§ What you will do
Reproduce the full listing that appears beneath this instruction exactly.

§ Data entries

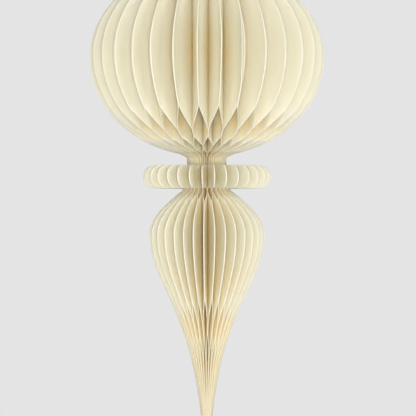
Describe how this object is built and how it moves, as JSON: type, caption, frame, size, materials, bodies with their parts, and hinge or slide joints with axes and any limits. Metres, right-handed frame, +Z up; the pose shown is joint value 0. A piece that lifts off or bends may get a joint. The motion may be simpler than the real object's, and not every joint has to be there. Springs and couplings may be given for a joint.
{
  "type": "honeycomb paper finial",
  "caption": "Hanging honeycomb finial of cream paper: a round bulb over a thin disc and a long tapering drop, all cut in one outline from leaves that fan round a spine.",
  "frame": {"origin": "middle of the flat top of the spine, where the finial hangs", "axes": "+Z up along the spine, -Y is the front in the picture, +X to the right of it"},
  "size_m": [0.1198, 0.1198, 0.2353],
  "materials": {
    "cream_paper": "matte uncoated cream paper of about 200 grams a square metre",
    "packed_paper": "matte, the bound margins of the same paper pressed together"
  },
  "bodies": {
    "root": {"leaf_pair_01": "cream_paper", "leaf_pair_02": "cream_paper", "leaf_pair_03": "cream_paper", "leaf_pair_04": "cream_paper", "leaf_pair_05": "cream_paper", "leaf_pair_06": "cream_paper", "leaf_pair_07": "cream_paper", "leaf_pair_08": "cream_paper", "leaf_pair_09": "cream_paper", "leaf_pair_10": "cream_paper", "leaf_pair_11": "cream_paper", "leaf_pair_12": "cream_paper", "leaf_pair_13": "cream_paper", "leaf_pair_14": "cream_paper", "leaf_pair_15": "cream_paper", "leaf_pair_16": "cream_paper", "leaf_pair_17": "cream_paper", "leaf_pair_18": "cream_paper", "leaf_pair_19": "cream_paper", "leaf_pair_20": "cream_paper", "leaf_pair_21": "cream_paper", "leaf_pair_22": "cream_paper", "leaf_pair_23": "cream_paper", "leaf_pair_24": "cream_paper", "leaf_pair_25": "cream_paper", "leaf_pair_26": "cream_paper", "leaf_pair_27": "cream_paper", "leaf_pair_28": "cream_paper", "leaf_pair_29": "cream_paper", "leaf_pair_30": "cream_paper", "leaf_pair_31": "cream_paper", "leaf_pair_32": "cream_paper", "spine": "packed_paper"}
  },
  "joints": []
}
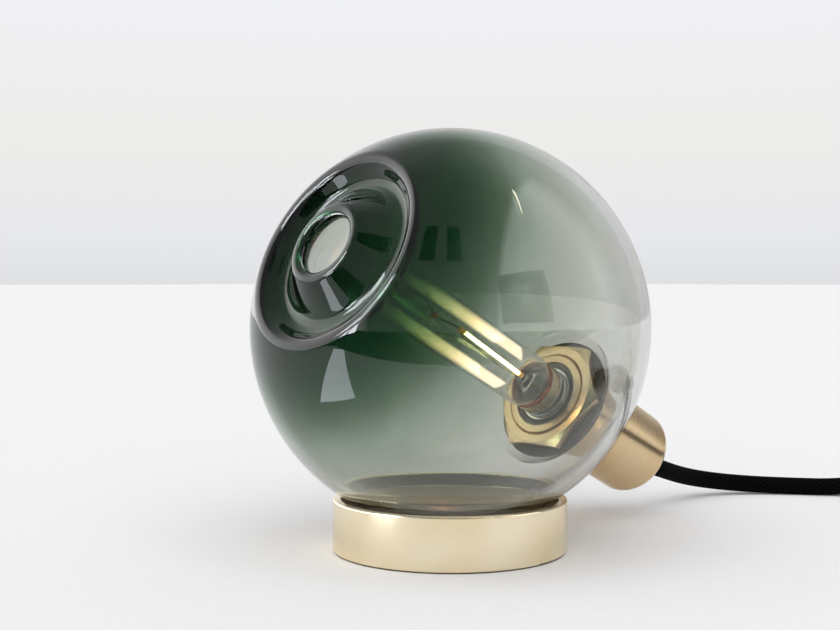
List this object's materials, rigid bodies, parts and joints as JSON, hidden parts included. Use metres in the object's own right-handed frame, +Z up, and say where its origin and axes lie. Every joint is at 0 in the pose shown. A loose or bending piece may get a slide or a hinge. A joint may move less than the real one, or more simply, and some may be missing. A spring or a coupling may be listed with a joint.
{
  "type": "table lamp",
  "caption": "Table lamp: thick smoked glass globe with a rolled dimple hole, resting in a brass ring, with a brass lampholder through its neck, a tubular bulb and a black textile cord.",
  "frame": {"origin": "on the table under the centre of the base ring, in the plane of its felt foot", "axes": "+Z up; +X the way the lampholder points, 27 degrees below the horizontal; +Y to the left of it"},
  "size_m": [0.4357, 0.3473, 0.2009],
  "materials": {
    "satin_brass": "satin turned brass",
    "smoked_glass": "smoked green-grey blown glass, glossy",
    "black_rubber": "matt black rubber",
    "grey_felt": "pressed felt",
    "grey_ceramic": "matt grey insulating body",
    "plated_brass": "nickel plated brass, satin",
    "zinc_steel": "zinc plated steel",
    "black_nylon": "matt moulded nylon",
    "black_fabric": "braided black textile",
    "brown_sleeve": "brown insulation",
    "blue_sleeve": "blue insulation",
    "green_sleeve": "green and yellow insulation",
    "clear_glass": "thin clear glass",
    "cap_aluminium": "bright rolled sheet",
    "red_cement": "matt reddish bonding cement",
    "black_insulator": "black fused glass",
    "amber_phosphor": "amber phosphor coating",
    "driver_board": "potted circuit board",
    "black_plastic": "fine textured black moulding",
    "rocker_plastic": "glossy black moulding"
  },
  "bodies": {
    "base": {"base_ring": "satin_brass", "seat_ring": "black_rubber", "foot_ring": "grey_felt"},
    "lead": {"cord_lead": "black_fabric", "cord_link": "black_fabric", "cord_coil": "black_fabric", "cord_tail": "black_fabric", "switch_base": "black_plastic", "switch_cover": "black_plastic", "rocker_pin": "zinc_steel", "switch_screws": "zinc_steel", "switch_contacts": "plated_brass", "switch_wires": "brown_sleeve", "plug_relief": "black_rubber", "plug_body": "black_plastic", "plug_face": "black_plastic", "plug_pins": "plated_brass", "plug_earth_clips": "plated_brass"},
    "rocker": {"switch_rocker": "rocker_plastic"},
    "globe": {"glass_globe": "smoked_glass", "neck_nut": "satin_brass", "inner_gasket": "black_rubber", "outer_gasket": "black_rubber", "nose_sleeve": "satin_brass", "lampholder_barrel": "satin_brass", "cord_bush": "black_rubber", "socket_body": "grey_ceramic", "screw_shell": "plated_brass", "centre_contact": "plated_brass", "shell_contact": "plated_brass", "terminal_screws": "zinc_steel", "retaining_ring": "satin_brass", "cord_stub": "black_fabric", "clamp_lower": "black_nylon", "clamp_upper": "black_nylon", "clamp_screws": "zinc_steel", "earth_screw": "zinc_steel", "live_wire": "brown_sleeve", "neutral_wire": "blue_sleeve", "earth_wire": "green_sleeve"},
    "bulb_thread": {"tip_contact": "plated_brass"},
    "bulb": {"bulb_glass": "clear_glass", "bulb_cap": "cap_aluminium", "cap_insulator": "black_insulator", "cap_cement": "red_cement", "stem_glass": "clear_glass", "filament": "amber_phosphor", "filament_clips": "amber_phosphor", "return_wire": "zinc_steel", "support_wire": "zinc_steel", "support_bead": "amber_phosphor", "bulb_driver": "driver_board"}
  },
  "joints": [
    {"name": "globe_swivel", "type": "hinge", "parent": "base", "child": "lead", "pos_m": [0, 0, 0], "axis": [0, 0, 1], "continuous": true},
    {"name": "globe_tilt", "type": "hinge", "parent": "lead", "child": "globe", "pos_m": [0, 0, 0.1059], "axis": [0, 1, 0], "range_deg": [-50, 4], "deforming": ["cord_lead"]},
    {"name": "bulb_advance", "type": "slide", "parent": "globe", "child": "bulb_thread", "axis": [-0.891, 0, 0.454], "range_m": [0, 0.00726]},
    {"name": "bulb_turn", "type": "hinge", "parent": "bulb_thread", "child": "bulb", "pos_m": [0, 0, 0.1059], "axis": [-0.891, 0, 0.454], "range_deg": [0, 720]},
    {"name": "switch_rocker", "type": "hinge", "parent": "lead", "child": "rocker", "pos_m": [0.30149, -0.09573, 0.0165], "axis": [0.9135, 0.4067, 0], "range_deg": [0, 16]}
  ],
  "couplings": [
    {"joint": "bulb_turn", "follows": "bulb_advance", "rad_per_m": 1730.9}
  ]
}
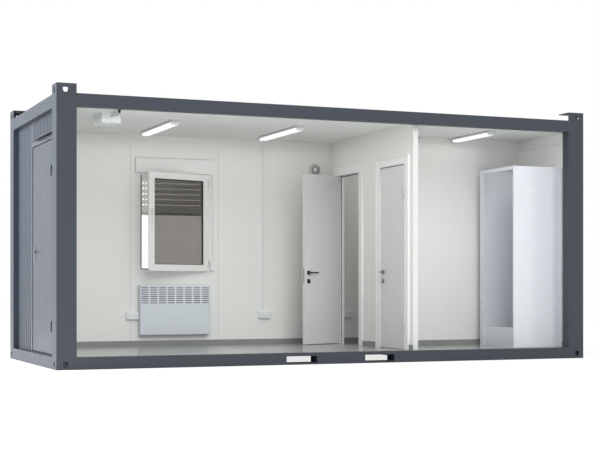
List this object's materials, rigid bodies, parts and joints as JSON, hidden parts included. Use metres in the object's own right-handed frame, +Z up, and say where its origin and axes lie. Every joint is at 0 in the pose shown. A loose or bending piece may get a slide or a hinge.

§ Answer to the task
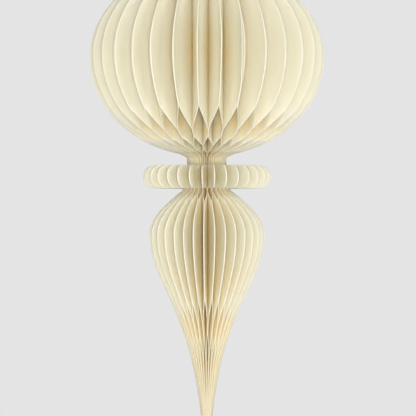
Describe how this object is built and how it moves, as JSON: type, caption, frame, size, materials, bodies with their parts, and hinge or slide joints with axes and any limits. Metres, right-handed frame, +Z up; the pose shown is joint value 0. A piece that lifts off or bends may get a joint. The motion may be simpler than the real object's, and not every joint has to be there. Springs and couplings may be given for a joint.
{
  "type": "honeycomb paper finial",
  "caption": "Hanging honeycomb finial of cream paper: a round bulb over a thin disc and a long tapering drop, all cut in one outline from leaves that fan round a spine.",
  "frame": {"origin": "middle of the flat top of the spine, where the finial hangs", "axes": "+Z up along the spine, -Y is the front in the picture, +X to the right of it"},
  "size_m": [0.1198, 0.1198, 0.2353],
  "materials": {
    "cream_paper": "matte uncoated cream paper of about 200 grams a square metre",
    "packed_paper": "matte, the bound margins of the same paper pressed together"
  },
  "bodies": {
    "root": {"leaf_pair_01": "cream_paper", "leaf_pair_02": "cream_paper", "leaf_pair_03": "cream_paper", "leaf_pair_04": "cream_paper", "leaf_pair_05": "cream_paper", "leaf_pair_06": "cream_paper", "leaf_pair_07": "cream_paper", "leaf_pair_08": "cream_paper", "leaf_pair_09": "cream_paper", "leaf_pair_10": "cream_paper", "leaf_pair_11": "cream_paper", "leaf_pair_12": "cream_paper", "leaf_pair_13": "cream_paper", "leaf_pair_14": "cream_paper", "leaf_pair_15": "cream_paper", "leaf_pair_16": "cream_paper", "leaf_pair_17": "cream_paper", "leaf_pair_18": "cream_paper", "leaf_pair_19": "cream_paper", "leaf_pair_20": "cream_paper", "leaf_pair_21": "cream_paper", "leaf_pair_22": "cream_paper", "leaf_pair_23": "cream_paper", "leaf_pair_24": "cream_paper", "leaf_pair_25": "cream_paper", "leaf_pair_26": "cream_paper", "leaf_pair_27": "cream_paper", "leaf_pair_28": "cream_paper", "leaf_pair_29": "cream_paper", "leaf_pair_30": "cream_paper", "leaf_pair_31": "cream_paper", "leaf_pair_32": "cream_paper", "spine": "packed_paper"}
  },
  "joints": []
}
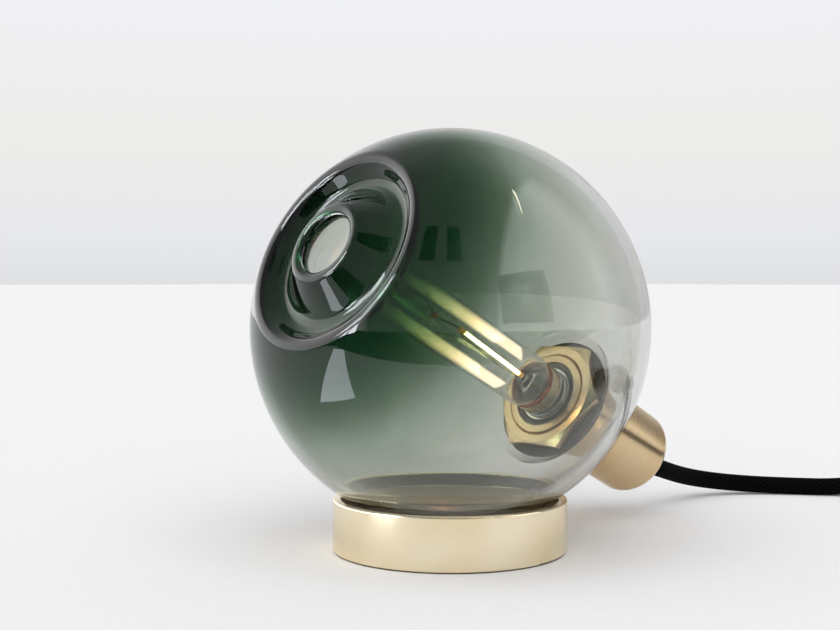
List this object's materials, rigid bodies, parts and joints as JSON, hidden parts included. Use metres in the object's own right-handed frame, +Z up, and say where its origin and axes lie. Every joint is at 0 in the pose shown. A loose or bending piece may get a slide or a hinge. A joint may move less than the real one, or more simply, and some may be missing. A spring or a coupling may be listed with a joint.
{
  "type": "table lamp",
  "caption": "Table lamp: thick smoked glass globe with a rolled dimple hole, resting in a brass ring, with a brass lampholder through its neck, a tubular bulb and a black textile cord.",
  "frame": {"origin": "on the table under the centre of the base ring, in the plane of its felt foot", "axes": "+Z up; +X the way the lampholder points, 27 degrees below the horizontal; +Y to the left of it"},
  "size_m": [0.4357, 0.3473, 0.2009],
  "materials": {
    "satin_brass": "satin turned brass",
    "smoked_glass": "smoked green-grey blown glass, glossy",
    "black_rubber": "matt black rubber",
    "grey_felt": "pressed felt",
    "grey_ceramic": "matt grey insulating body",
    "plated_brass": "nickel plated brass, satin",
    "zinc_steel": "zinc plated steel",
    "black_nylon": "matt moulded nylon",
    "black_fabric": "braided black textile",
    "brown_sleeve": "brown insulation",
    "blue_sleeve": "blue insulation",
    "green_sleeve": "green and yellow insulation",
    "clear_glass": "thin clear glass",
    "cap_aluminium": "bright rolled sheet",
    "red_cement": "matt reddish bonding cement",
    "black_insulator": "black fused glass",
    "amber_phosphor": "amber phosphor coating",
    "driver_board": "potted circuit board",
    "black_plastic": "fine textured black moulding",
    "rocker_plastic": "glossy black moulding"
  },
  "bodies": {
    "base": {"base_ring": "satin_brass", "seat_ring": "black_rubber", "foot_ring": "grey_felt"},
    "lead": {"cord_lead": "black_fabric", "cord_link": "black_fabric", "cord_coil": "black_fabric", "cord_tail": "black_fabric", "switch_base": "black_plastic", "switch_cover": "black_plastic", "rocker_pin": "zinc_steel", "switch_screws": "zinc_steel", "switch_contacts": "plated_brass", "switch_wires": "brown_sleeve", "plug_relief": "black_rubber", "plug_body": "black_plastic", "plug_face": "black_plastic", "plug_pins": "plated_brass", "plug_earth_clips": "plated_brass"},
    "rocker": {"switch_rocker": "rocker_plastic"},
    "globe": {"glass_globe": "smoked_glass", "neck_nut": "satin_brass", "inner_gasket": "black_rubber", "outer_gasket": "black_rubber", "nose_sleeve": "satin_brass", "lampholder_barrel": "satin_brass", "cord_bush": "black_rubber", "socket_body": "grey_ceramic", "screw_shell": "plated_brass", "centre_contact": "plated_brass", "shell_contact": "plated_brass", "terminal_screws": "zinc_steel", "retaining_ring": "satin_brass", "cord_stub": "black_fabric", "clamp_lower": "black_nylon", "clamp_upper": "black_nylon", "clamp_screws": "zinc_steel", "earth_screw": "zinc_steel", "live_wire": "brown_sleeve", "neutral_wire": "blue_sleeve", "earth_wire": "green_sleeve"},
    "bulb_thread": {"tip_contact": "plated_brass"},
    "bulb": {"bulb_glass": "clear_glass", "bulb_cap": "cap_aluminium", "cap_insulator": "black_insulator", "cap_cement": "red_cement", "stem_glass": "clear_glass", "filament": "amber_phosphor", "filament_clips": "amber_phosphor", "return_wire": "zinc_steel", "support_wire": "zinc_steel", "support_bead": "amber_phosphor", "bulb_driver": "driver_board"}
  },
  "joints": [
    {"name": "globe_swivel", "type": "hinge", "parent": "base", "child": "lead", "pos_m": [0, 0, 0], "axis": [0, 0, 1], "continuous": true},
    {"name": "globe_tilt", "type": "hinge", "parent": "lead", "child": "globe", "pos_m": [0, 0, 0.1059], "axis": [0, 1, 0], "range_deg": [-50, 4], "deforming": ["cord_lead"]},
    {"name": "bulb_advance", "type": "slide", "parent": "globe", "child": "bulb_thread", "axis": [-0.891, 0, 0.454], "range_m": [0, 0.00726]},
    {"name": "bulb_turn", "type": "hinge", "parent": "bulb_thread", "child": "bulb", "pos_m": [0, 0, 0.1059], "axis": [-0.891, 0, 0.454], "range_deg": [0, 720]},
    {"name": "switch_rocker", "type": "hinge", "parent": "lead", "child": "rocker", "pos_m": [0.30149, -0.09573, 0.0165], "axis": [0.9135, 0.4067, 0], "range_deg": [0, 16]}
  ],
  "couplings": [
    {"joint": "bulb_turn", "follows": "bulb_advance", "rad_per_m": 1730.9}
  ]
}
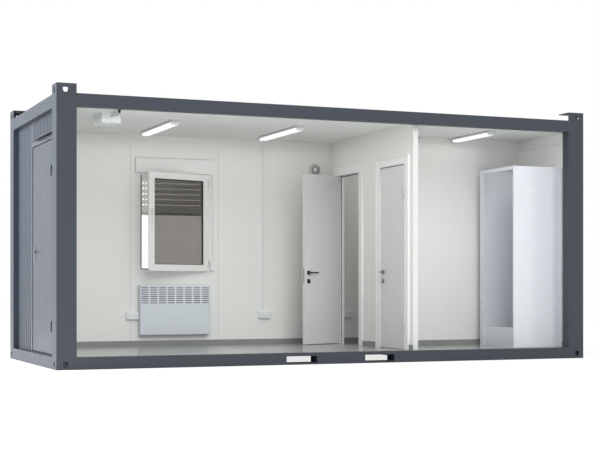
List this object's materials, rigid bodies, parts and joints as JSON, hidden parts included. Use metres in the object's own right-handed frame, +Z up, and say where its origin and axes lie. Every joint is at 0 in the pose shown. A loose or bending piece may get a slide or a hinge.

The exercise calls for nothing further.